The issue at stake is how unsecured debt is treated in a personal insolvency arrangement. The banks are trying to tackle the mounting mortgage arrears crisis. However, a big stumbling block to agreeing a debt restructuring is the issue of credit card debt and credit union loans.
The banks insist mortgages, which is secured debt, should take priority over unsecured lending. The credit card companies and credit unions argue that the banks should compromise and allow unsecured debt form part of any revised repayment schedule.
At Bank of Ireland’s results presentation on Monday, chief executive Richie Boucher, said that if there was any diminution in the status of secured lending, then it would have massive industry-wide implications. Most importantly it would have implications for a bank’s ability to borrow and offer 25-year mortgage products at circa 4% interest rates, he added.
The management teams of Bank of Ireland, AIB, Permanent TSB, Ulster Bank and KBC,the League of Credit Unions,MBNA among others were in attendance yesterday.
Negotiations over the next few weeks are likely to likely to touch on a number of sticking points.
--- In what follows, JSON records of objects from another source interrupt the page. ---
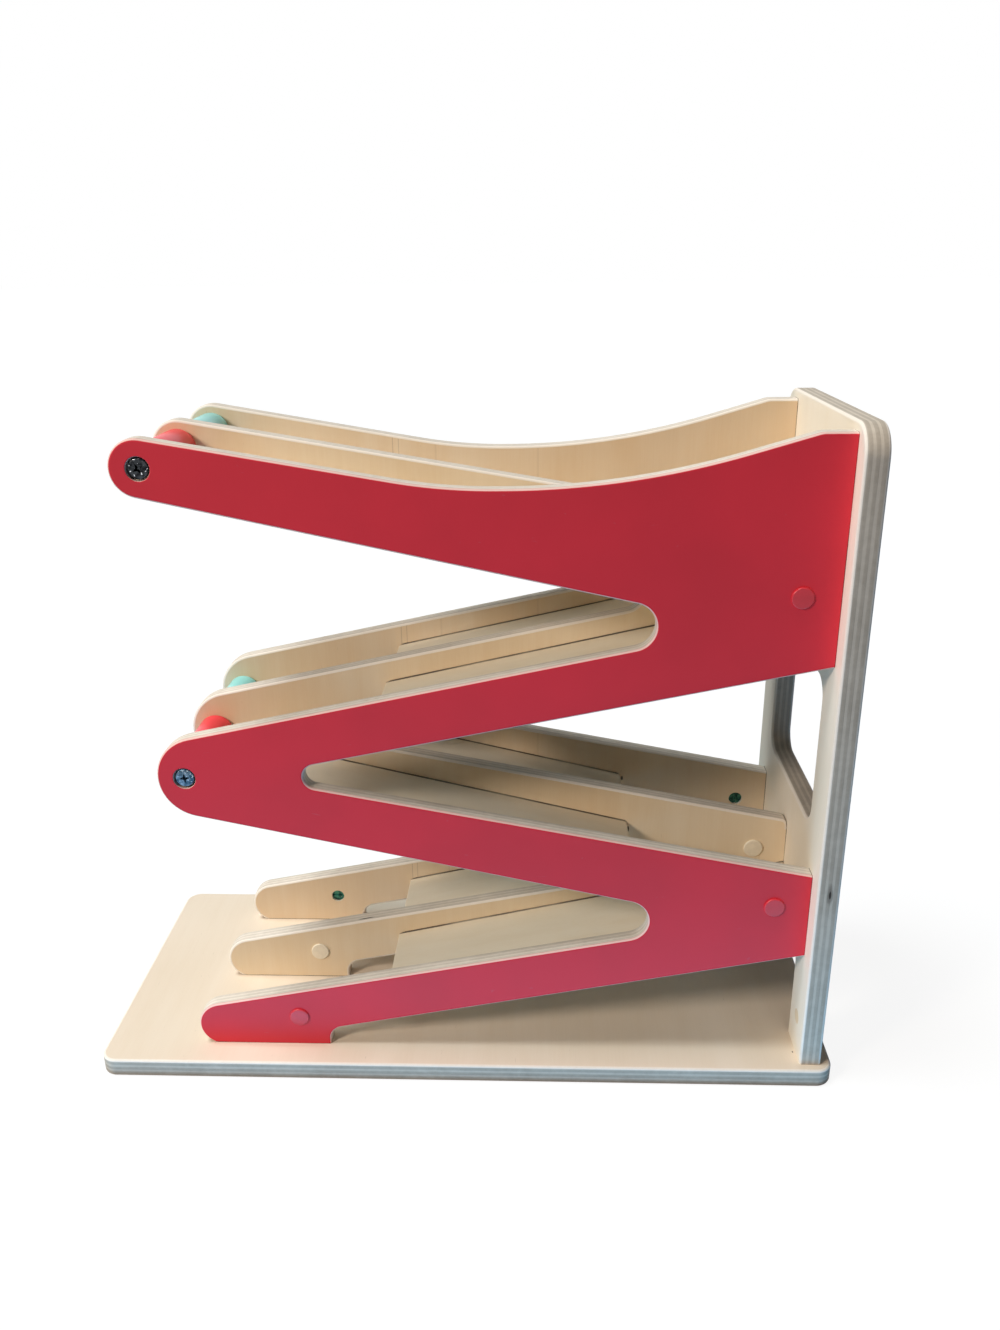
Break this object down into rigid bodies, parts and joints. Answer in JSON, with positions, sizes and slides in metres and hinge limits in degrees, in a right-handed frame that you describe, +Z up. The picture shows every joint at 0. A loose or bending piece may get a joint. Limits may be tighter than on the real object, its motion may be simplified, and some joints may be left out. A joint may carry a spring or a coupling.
{
  "type": "toy car ramp",
  "caption": "Free-standing wooden zigzag ramp in two lanes for small toy cars, with a base board, a windowed back board and round bars at the turns.",
  "frame": {"origin": "centre of the base board's underside", "axes": "+X along the base towards the back board, +Y away from the crimson side, +Z up"},
  "size_m": [0.4, 0.166, 0.351],
  "materials": {
    "birch_plywood": "satin, bare birch plywood with striped edges",
    "crimson_painted_plywood": "satin crimson paint on the outer face, bare rounded edges",
    "aqua_painted_plywood": "satin aqua paint on the outer face, bare rounded edges",
    "ramp_plywood": "satin, thin birch plywood",
    "coral_lacquered_wood": "glossy lacquer",
    "aqua_lacquered_wood": "glossy lacquer",
    "black_steel": "blackened",
    "zinc_steel": "zinc plated",
    "crimson_plastic": "matte",
    "natural_plastic": "matte",
    "aqua_plastic": "matte",
    "dowel_wood": "sanded"
  },
  "bodies": {
    "ramp_frame": {"base_board": "birch_plywood", "back_board": "birch_plywood", "front_side_panel": "crimson_painted_plywood", "middle_side_panel": "birch_plywood", "rear_side_panel": "aqua_painted_plywood", "front_lane_ramp_1": "ramp_plywood", "rear_lane_ramp_1": "ramp_plywood", "front_lane_ramp_2": "ramp_plywood", "rear_lane_ramp_2": "ramp_plywood", "front_lane_ramp_3": "ramp_plywood", "rear_lane_ramp_3": "ramp_plywood", "front_lane_ramp_4": "ramp_plywood", "rear_lane_ramp_4": "ramp_plywood", "upper_tie_bolt": "black_steel", "lower_tie_bolt": "zinc_steel", "upper_sleeve_nut": "zinc_steel", "lower_sleeve_nut": "zinc_steel", "front_hole_caps": "crimson_plastic", "middle_hole_caps": "natural_plastic", "rear_hole_caps": "aqua_plastic", "post_plugs": "dowel_wood", "panel_barrel_nuts": "zinc_steel", "post_barrel_nuts": "zinc_steel", "back_board_bolts": "zinc_steel", "base_bolts": "zinc_steel", "locating_dowels": "dowel_wood"},
    "upper_front_roller_body": {"upper_front_roller": "coral_lacquered_wood"},
    "upper_rear_roller_body": {"upper_rear_roller": "aqua_lacquered_wood"},
    "lower_front_roller_body": {"lower_front_roller": "coral_lacquered_wood"},
    "lower_rear_roller_body": {"lower_rear_roller": "aqua_lacquered_wood"}
  },
  "joints": [
    {"name": "upper_front_roller_turn", "type": "hinge", "parent": "ramp_frame", "child": "upper_front_roller_body", "pos_m": [-0.1411, -0.0324, 0.3319], "axis": [0, 1, 0], "continuous": true},
    {"name": "upper_rear_roller_turn", "type": "hinge", "parent": "ramp_frame", "child": "upper_rear_roller_body", "pos_m": [-0.1411, 0.0276, 0.3319], "axis": [0, 1, 0], "continuous": true},
    {"name": "lower_front_roller_turn", "type": "hinge", "parent": "ramp_frame", "child": "lower_front_roller_body", "pos_m": [-0.1379, -0.0324, 0.175], "axis": [0, 1, 0], "continuous": true},
    {"name": "lower_rear_roller_turn", "type": "hinge", "parent": "ramp_frame", "child": "lower_rear_roller_body", "pos_m": [-0.1379, 0.0276, 0.175], "axis": [0, 1, 0], "continuous": true}
  ]
}
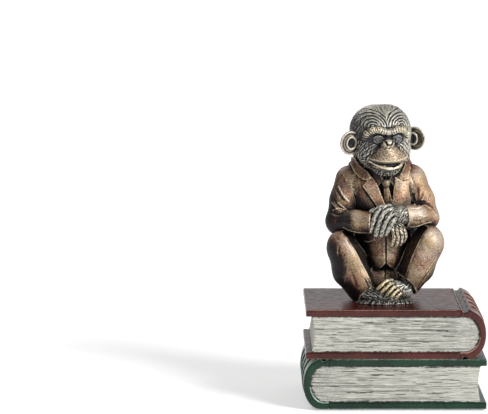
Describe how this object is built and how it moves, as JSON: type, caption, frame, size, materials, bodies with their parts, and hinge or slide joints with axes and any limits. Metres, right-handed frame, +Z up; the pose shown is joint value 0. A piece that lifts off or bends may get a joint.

The chief executives of Bank of Ireland and Ulster Bank have both ruled out any form of debt forgiveness in the range of solutions offered to customers in mortgage arrears. “We have responsibilities to our shareholders and depositors,” said Mr Boucher on Monday.
“They all have responsibilities to shareholders not to burn capital, including the unsecured lenders,” said another person who was at the meeting.